[Structured object records]
_ _ _ _

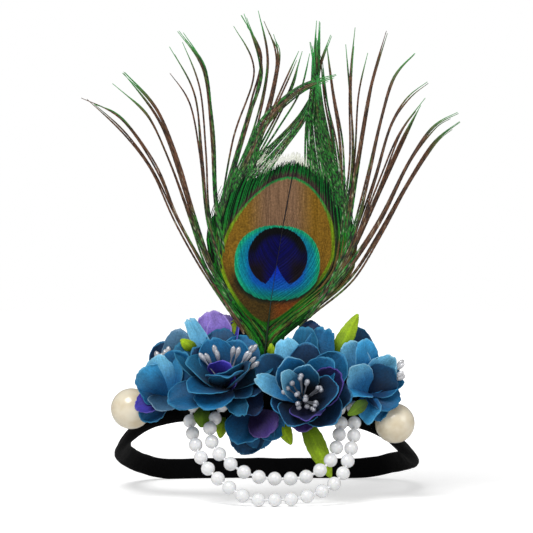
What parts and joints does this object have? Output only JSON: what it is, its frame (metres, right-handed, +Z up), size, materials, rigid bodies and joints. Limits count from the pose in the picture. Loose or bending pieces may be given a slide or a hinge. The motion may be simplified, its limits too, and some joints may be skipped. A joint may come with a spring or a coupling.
{
  "type": "peacock feather headband",
  "caption": "Costume headband: black elastic loop with a cluster of blue paper flowers, swags of small pearls, large end pearls and an upright peacock eye feather.",
  "frame": {"origin": "middle of the bounding box, on the surface that the band's back rests on", "axes": "+Z up along the feather, -Y towards the front where the flowers are, +X to the viewer's right"},
  "size_m": [0.1372, 0.1344, 0.1774],
  "materials": {
    "black_velvet": "black velvet over elastic",
    "black_felt": "matt black felt",
    "feather": "iridescent barbs: navy heart, turquoise ring, bronze and green round it",
    "blue_paper": "dyed mulberry paper, deep teal to light blue, with purple edges on some petals",
    "purple_paper": "dyed mulberry paper, lilac to dark blue",
    "green_paper": "dyed mulberry paper, lime to olive",
    "stamen": "pearl-lacquered stamen heads on thread",
    "ivory_pearl": "ivory imitation pearl",
    "white_pearl": "white imitation pearl"
  },
  "bodies": {
    "root": {"band": "black_velvet", "felt_backing": "black_felt", "feather": "feather", "flower_left_centre": "blue_paper", "flower_right_centre": "blue_paper", "flower_left": "blue_paper", "flower_right": "blue_paper", "blossom_bottom": "blue_paper", "bud_top": "purple_paper", "stamens_left_centre": "stamen", "stamens_right_centre": "stamen", "stamens_left": "stamen", "stamens_right": "stamen", "leaf_1": "green_paper", "leaf_2": "green_paper", "leaf_3": "green_paper", "leaf_4": "green_paper", "leaf_5": "green_paper", "leaf_6": "green_paper", "leaf_7": "green_paper", "leaf_8": "green_paper", "leaf_9": "green_paper", "pearl_left": "ivory_pearl", "pearl_right": "ivory_pearl", "pearl_strand_outer": "white_pearl", "pearl_strand_inner": "white_pearl"}
  },
  "joints": []
}
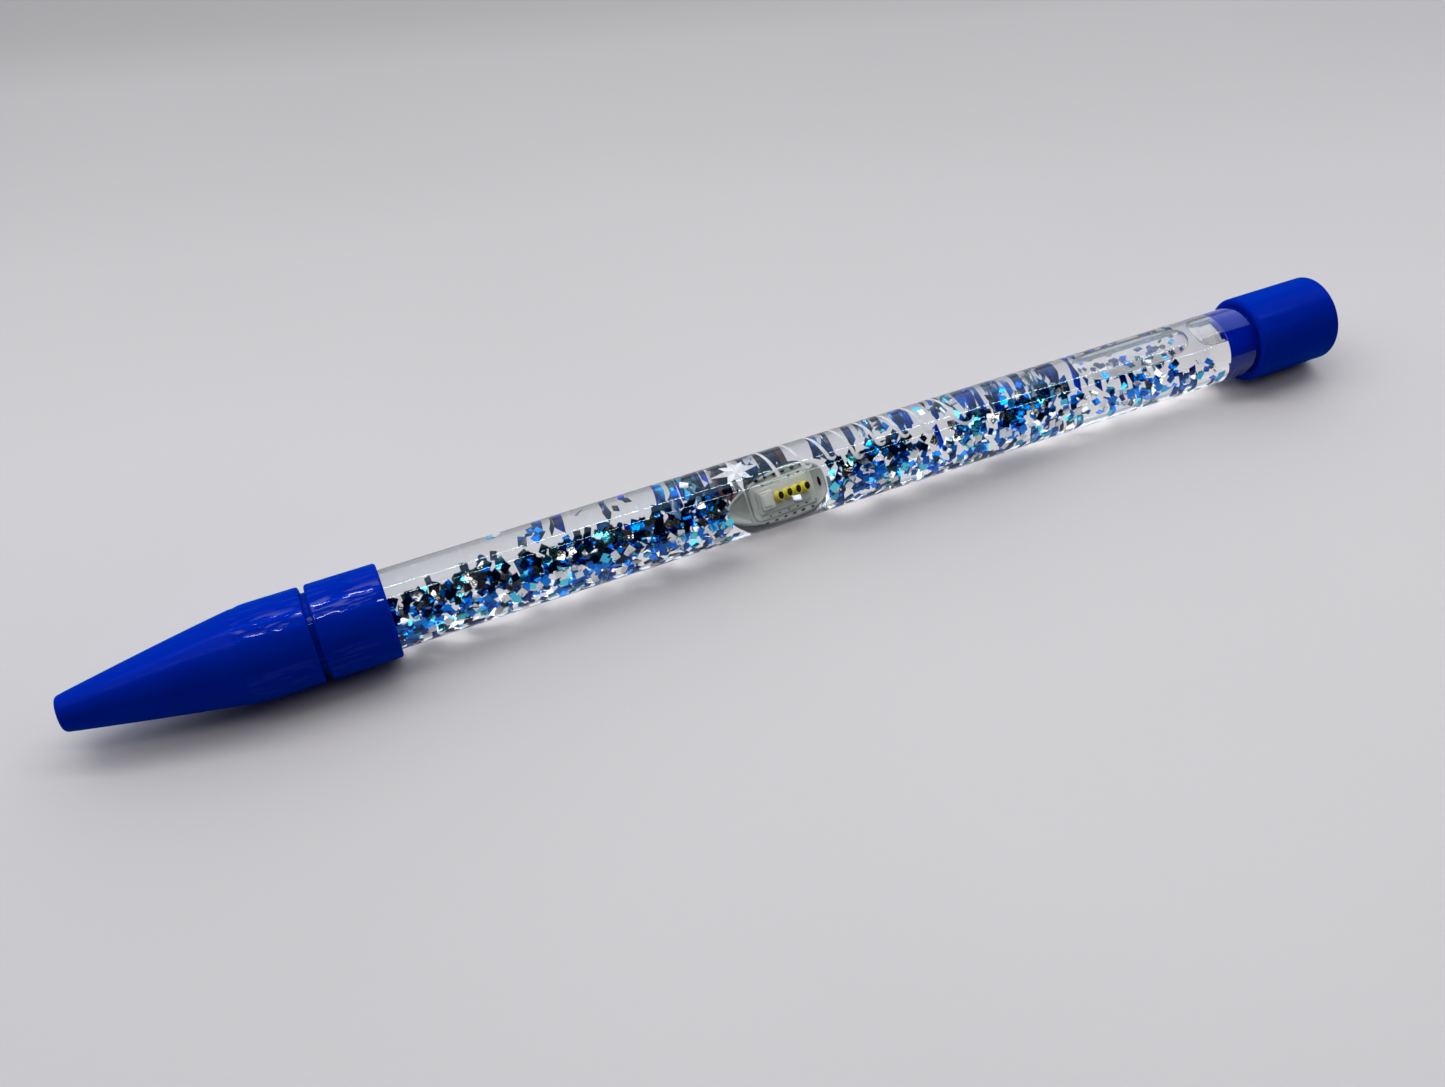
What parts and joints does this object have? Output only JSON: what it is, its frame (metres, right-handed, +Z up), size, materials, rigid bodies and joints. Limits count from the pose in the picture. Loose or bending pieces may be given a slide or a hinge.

_ _ _ _

▶ **To do**
Give a word-for-word copy of the records.

▶ **Answer for this exercise**
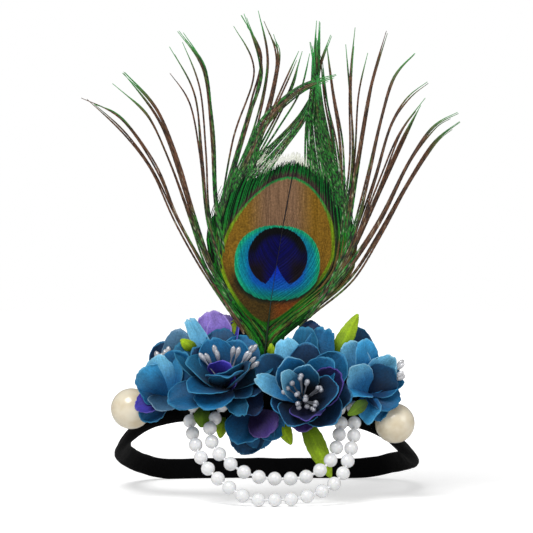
What parts and joints does this object have? Output only JSON: what it is, its frame (metres, right-handed, +Z up), size, materials, rigid bodies and joints. Limits count from the pose in the picture. Loose or bending pieces may be given a slide or a hinge. The motion may be simplified, its limits too, and some joints may be skipped. A joint may come with a spring or a coupling.
{
  "type": "peacock feather headband",
  "caption": "Costume headband: black elastic loop with a cluster of blue paper flowers, swags of small pearls, large end pearls and an upright peacock eye feather.",
  "frame": {"origin": "middle of the bounding box, on the surface that the band's back rests on", "axes": "+Z up along the feather, -Y towards the front where the flowers are, +X to the viewer's right"},
  "size_m": [0.1372, 0.1344, 0.1774],
  "materials": {
    "black_velvet": "black velvet over elastic",
    "black_felt": "matt black felt",
    "feather": "iridescent barbs: navy heart, turquoise ring, bronze and green round it",
    "blue_paper": "dyed mulberry paper, deep teal to light blue, with purple edges on some petals",
    "purple_paper": "dyed mulberry paper, lilac to dark blue",
    "green_paper": "dyed mulberry paper, lime to olive",
    "stamen": "pearl-lacquered stamen heads on thread",
    "ivory_pearl": "ivory imitation pearl",
    "white_pearl": "white imitation pearl"
  },
  "bodies": {
    "root": {"band": "black_velvet", "felt_backing": "black_felt", "feather": "feather", "flower_left_centre": "blue_paper", "flower_right_centre": "blue_paper", "flower_left": "blue_paper", "flower_right": "blue_paper", "blossom_bottom": "blue_paper", "bud_top": "purple_paper", "stamens_left_centre": "stamen", "stamens_right_centre": "stamen", "stamens_left": "stamen", "stamens_right": "stamen", "leaf_1": "green_paper", "leaf_2": "green_paper", "leaf_3": "green_paper", "leaf_4": "green_paper", "leaf_5": "green_paper", "leaf_6": "green_paper", "leaf_7": "green_paper", "leaf_8": "green_paper", "leaf_9": "green_paper", "pearl_left": "ivory_pearl", "pearl_right": "ivory_pearl", "pearl_strand_outer": "white_pearl", "pearl_strand_inner": "white_pearl"}
  },
  "joints": []
}
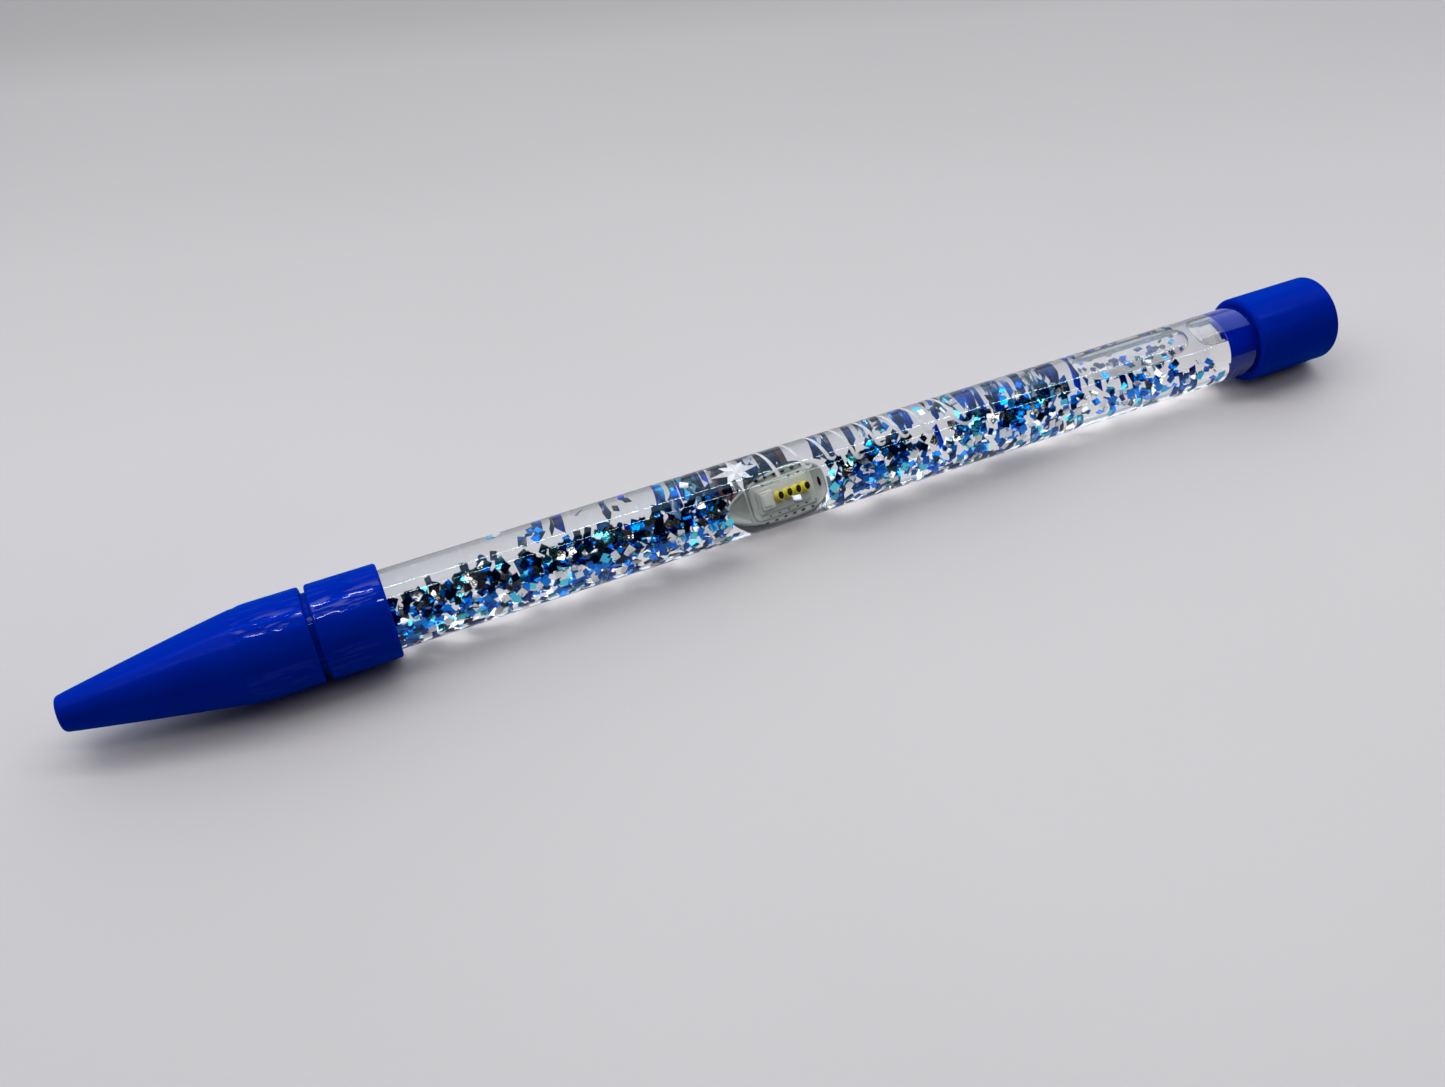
What parts and joints does this object have? Output only JSON: what it is, its frame (metres, right-handed, +Z up), size, materials, rigid bodies and joints. Limits count from the pose in the picture. Loose or bending pieces may be given a slide or a hinge.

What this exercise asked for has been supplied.